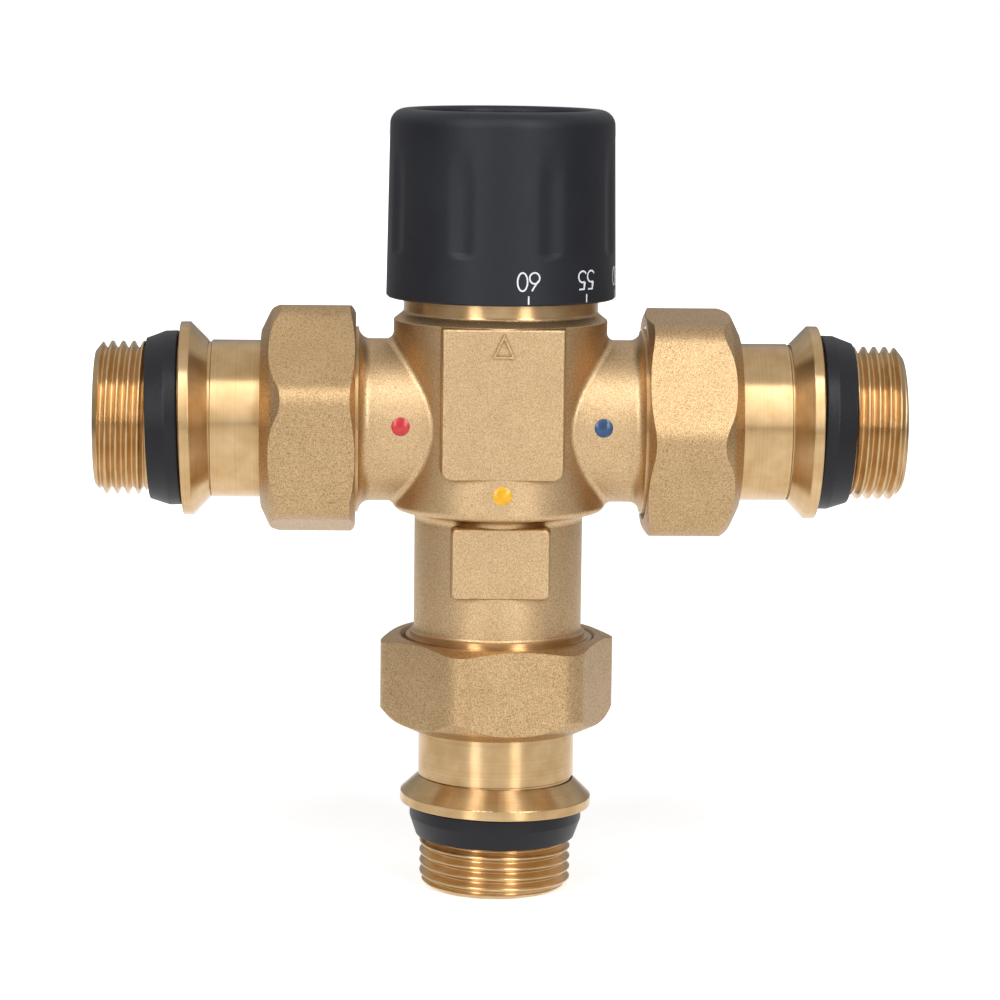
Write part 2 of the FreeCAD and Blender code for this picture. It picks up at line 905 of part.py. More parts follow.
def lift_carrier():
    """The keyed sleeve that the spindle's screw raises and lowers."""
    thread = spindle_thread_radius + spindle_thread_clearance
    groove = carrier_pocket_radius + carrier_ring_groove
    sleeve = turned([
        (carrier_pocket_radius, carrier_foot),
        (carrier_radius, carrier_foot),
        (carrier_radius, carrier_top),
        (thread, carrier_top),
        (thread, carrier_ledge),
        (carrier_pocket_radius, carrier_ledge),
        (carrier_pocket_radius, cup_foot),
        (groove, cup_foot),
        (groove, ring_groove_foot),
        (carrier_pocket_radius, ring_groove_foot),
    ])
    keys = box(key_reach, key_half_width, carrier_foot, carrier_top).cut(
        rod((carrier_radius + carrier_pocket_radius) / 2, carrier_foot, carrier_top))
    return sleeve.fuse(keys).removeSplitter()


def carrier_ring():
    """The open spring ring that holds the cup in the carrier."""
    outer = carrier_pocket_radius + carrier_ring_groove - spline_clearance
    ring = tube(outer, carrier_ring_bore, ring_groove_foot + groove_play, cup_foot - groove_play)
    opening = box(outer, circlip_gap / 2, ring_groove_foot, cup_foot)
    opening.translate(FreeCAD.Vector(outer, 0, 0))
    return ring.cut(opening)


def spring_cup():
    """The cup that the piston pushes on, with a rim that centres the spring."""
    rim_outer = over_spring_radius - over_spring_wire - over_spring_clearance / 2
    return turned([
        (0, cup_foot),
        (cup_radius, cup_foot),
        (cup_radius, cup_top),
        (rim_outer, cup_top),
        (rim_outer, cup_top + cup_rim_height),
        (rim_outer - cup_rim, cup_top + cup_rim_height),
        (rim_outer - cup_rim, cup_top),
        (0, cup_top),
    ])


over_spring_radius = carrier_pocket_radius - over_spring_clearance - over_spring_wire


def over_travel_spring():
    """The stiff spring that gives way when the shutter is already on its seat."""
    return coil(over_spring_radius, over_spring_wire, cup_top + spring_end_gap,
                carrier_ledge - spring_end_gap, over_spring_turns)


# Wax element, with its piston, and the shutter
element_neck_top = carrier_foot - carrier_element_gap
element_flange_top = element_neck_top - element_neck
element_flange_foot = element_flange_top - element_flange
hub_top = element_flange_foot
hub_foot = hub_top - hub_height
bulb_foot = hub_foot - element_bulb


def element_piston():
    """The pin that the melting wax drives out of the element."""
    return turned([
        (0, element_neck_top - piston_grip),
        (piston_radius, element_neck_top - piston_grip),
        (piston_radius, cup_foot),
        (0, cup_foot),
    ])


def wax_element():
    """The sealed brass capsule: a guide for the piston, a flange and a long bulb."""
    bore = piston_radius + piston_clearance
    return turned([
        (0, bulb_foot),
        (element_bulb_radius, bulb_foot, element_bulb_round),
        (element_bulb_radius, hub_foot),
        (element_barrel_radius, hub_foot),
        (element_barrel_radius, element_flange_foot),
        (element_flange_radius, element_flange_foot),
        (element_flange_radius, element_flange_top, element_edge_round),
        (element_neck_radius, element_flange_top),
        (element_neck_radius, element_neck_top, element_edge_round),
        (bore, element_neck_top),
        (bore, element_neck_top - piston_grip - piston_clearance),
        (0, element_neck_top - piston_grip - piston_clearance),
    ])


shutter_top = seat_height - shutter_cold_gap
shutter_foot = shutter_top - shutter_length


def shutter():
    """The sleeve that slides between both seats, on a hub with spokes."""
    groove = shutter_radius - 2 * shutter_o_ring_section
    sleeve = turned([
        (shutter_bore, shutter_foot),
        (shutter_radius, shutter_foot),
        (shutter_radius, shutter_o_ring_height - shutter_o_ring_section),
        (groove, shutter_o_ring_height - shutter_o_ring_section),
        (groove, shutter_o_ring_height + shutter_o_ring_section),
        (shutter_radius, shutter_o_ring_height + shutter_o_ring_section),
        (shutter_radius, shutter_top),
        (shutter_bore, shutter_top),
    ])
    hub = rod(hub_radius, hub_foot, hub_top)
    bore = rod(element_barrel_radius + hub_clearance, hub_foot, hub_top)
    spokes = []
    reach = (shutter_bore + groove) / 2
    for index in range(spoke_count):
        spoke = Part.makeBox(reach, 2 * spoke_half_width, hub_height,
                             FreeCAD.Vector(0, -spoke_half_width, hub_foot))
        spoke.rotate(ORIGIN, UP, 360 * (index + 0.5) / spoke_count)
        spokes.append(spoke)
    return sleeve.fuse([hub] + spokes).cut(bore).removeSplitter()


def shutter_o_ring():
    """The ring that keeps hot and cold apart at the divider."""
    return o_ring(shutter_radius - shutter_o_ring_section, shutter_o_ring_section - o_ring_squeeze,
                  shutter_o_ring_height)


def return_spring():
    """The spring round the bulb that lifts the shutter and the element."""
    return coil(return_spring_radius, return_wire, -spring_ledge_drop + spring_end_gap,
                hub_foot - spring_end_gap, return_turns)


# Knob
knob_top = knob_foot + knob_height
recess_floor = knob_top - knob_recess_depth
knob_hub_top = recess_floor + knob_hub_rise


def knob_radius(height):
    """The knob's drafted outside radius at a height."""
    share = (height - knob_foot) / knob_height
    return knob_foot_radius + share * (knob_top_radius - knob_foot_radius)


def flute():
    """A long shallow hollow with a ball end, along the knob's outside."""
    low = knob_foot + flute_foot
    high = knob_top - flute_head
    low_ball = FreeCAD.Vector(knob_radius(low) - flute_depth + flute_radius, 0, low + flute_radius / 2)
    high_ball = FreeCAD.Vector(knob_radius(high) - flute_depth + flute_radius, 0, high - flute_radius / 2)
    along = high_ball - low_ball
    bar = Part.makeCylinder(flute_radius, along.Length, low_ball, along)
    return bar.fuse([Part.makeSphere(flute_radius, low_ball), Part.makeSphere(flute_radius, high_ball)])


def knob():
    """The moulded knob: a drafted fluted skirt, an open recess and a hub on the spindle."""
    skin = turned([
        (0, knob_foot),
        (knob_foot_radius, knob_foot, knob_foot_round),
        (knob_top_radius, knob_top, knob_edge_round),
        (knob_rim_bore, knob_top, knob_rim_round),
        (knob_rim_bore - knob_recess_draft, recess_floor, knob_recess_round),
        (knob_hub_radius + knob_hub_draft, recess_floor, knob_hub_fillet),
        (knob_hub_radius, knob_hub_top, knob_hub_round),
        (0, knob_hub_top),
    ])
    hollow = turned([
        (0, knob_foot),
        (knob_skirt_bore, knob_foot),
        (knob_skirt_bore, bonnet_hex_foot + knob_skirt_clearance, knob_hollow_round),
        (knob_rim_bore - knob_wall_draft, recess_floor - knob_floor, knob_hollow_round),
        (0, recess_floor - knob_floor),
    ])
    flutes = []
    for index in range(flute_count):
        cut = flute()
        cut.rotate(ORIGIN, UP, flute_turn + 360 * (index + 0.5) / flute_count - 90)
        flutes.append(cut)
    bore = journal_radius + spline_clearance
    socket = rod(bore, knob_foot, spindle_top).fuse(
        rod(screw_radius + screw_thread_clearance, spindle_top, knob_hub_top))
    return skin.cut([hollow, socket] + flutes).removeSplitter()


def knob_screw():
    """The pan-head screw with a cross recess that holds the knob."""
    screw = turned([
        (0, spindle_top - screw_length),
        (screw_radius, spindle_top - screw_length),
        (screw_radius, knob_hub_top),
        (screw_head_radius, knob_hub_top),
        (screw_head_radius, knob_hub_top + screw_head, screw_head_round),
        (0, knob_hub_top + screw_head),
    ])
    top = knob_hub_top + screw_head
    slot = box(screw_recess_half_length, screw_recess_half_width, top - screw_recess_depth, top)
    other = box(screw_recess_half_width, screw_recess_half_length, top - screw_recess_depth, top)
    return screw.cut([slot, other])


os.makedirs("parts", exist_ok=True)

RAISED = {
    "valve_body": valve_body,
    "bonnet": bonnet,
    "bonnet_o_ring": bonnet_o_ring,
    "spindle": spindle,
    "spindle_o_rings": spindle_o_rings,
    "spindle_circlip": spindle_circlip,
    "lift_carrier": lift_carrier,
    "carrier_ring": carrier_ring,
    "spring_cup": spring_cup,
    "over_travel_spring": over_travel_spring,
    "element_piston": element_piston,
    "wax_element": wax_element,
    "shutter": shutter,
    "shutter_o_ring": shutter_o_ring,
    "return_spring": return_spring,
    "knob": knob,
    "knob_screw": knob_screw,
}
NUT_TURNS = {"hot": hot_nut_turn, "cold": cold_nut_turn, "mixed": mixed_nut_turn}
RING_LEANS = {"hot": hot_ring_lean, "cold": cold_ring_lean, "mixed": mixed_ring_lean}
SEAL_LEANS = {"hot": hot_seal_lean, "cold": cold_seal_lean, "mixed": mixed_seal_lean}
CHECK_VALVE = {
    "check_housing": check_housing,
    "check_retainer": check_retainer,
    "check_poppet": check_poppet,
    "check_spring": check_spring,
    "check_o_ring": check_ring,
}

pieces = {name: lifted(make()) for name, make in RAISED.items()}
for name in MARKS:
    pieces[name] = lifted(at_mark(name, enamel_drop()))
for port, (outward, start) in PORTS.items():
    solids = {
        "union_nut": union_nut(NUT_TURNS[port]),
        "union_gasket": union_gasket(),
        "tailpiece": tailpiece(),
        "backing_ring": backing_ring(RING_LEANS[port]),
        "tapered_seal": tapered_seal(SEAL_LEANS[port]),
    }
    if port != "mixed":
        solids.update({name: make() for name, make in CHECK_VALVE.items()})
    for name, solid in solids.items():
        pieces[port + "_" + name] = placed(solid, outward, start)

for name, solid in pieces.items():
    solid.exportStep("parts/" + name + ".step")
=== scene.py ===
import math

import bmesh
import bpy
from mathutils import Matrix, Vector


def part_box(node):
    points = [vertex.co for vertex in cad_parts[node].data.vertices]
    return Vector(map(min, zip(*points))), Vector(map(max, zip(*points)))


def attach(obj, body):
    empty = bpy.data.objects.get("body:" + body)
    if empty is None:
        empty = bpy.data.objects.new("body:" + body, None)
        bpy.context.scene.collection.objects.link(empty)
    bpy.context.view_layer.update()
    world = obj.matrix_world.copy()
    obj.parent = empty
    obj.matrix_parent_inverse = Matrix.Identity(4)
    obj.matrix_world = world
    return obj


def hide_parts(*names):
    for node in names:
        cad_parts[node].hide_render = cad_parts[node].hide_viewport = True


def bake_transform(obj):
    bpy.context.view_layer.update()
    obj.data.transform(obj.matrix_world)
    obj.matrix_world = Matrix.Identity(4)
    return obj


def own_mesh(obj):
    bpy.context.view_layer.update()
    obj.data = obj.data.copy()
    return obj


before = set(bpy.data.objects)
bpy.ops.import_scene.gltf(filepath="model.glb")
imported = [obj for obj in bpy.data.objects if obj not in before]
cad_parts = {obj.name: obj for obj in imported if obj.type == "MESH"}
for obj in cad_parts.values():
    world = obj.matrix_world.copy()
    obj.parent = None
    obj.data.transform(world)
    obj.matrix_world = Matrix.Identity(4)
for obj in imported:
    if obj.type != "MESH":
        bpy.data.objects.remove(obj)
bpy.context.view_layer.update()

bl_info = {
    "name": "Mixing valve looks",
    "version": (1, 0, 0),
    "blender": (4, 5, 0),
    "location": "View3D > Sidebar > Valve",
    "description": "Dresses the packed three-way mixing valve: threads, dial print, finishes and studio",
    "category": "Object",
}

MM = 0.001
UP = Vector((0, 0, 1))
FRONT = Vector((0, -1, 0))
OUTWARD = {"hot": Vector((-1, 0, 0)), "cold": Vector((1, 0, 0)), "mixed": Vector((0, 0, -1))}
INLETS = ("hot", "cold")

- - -

• [THE TASK] Taking the lines above, repeat exactly those from the line that contains "lifted(make()) for name, make" through the line that contains "for node in", and both of those lines as well. Include nothing else.

• [EXERCISE RESULT]
pieces = {name: lifted(make()) for name, make in RAISED.items()}
for name in MARKS:
    pieces[name] = lifted(at_mark(name, enamel_drop()))
for port, (outward, start) in PORTS.items():
    solids = {
        "union_nut": union_nut(NUT_TURNS[port]),
        "union_gasket": union_gasket(),
        "tailpiece": tailpiece(),
        "backing_ring": backing_ring(RING_LEANS[port]),
        "tapered_seal": tapered_seal(SEAL_LEANS[port]),
    }
    if port != "mixed":
        solids.update({name: make() for name, make in CHECK_VALVE.items()})
    for name, solid in solids.items():
        pieces[port + "_" + name] = placed(solid, outward, start)

for name, solid in pieces.items():
    solid.exportStep("parts/" + name + ".step")
=== scene.py ===
import math

import bmesh
import bpy
from mathutils import Matrix, Vector


def part_box(node):
    points = [vertex.co for vertex in cad_parts[node].data.vertices]
    return Vector(map(min, zip(*points))), Vector(map(max, zip(*points)))


def attach(obj, body):
    empty = bpy.data.objects.get("body:" + body)
    if empty is None:
        empty = bpy.data.objects.new("body:" + body, None)
        bpy.context.scene.collection.objects.link(empty)
    bpy.context.view_layer.update()
    world = obj.matrix_world.copy()
    obj.parent = empty
    obj.matrix_parent_inverse = Matrix.Identity(4)
    obj.matrix_world = world
    return obj


def hide_parts(*names):
    for node in names:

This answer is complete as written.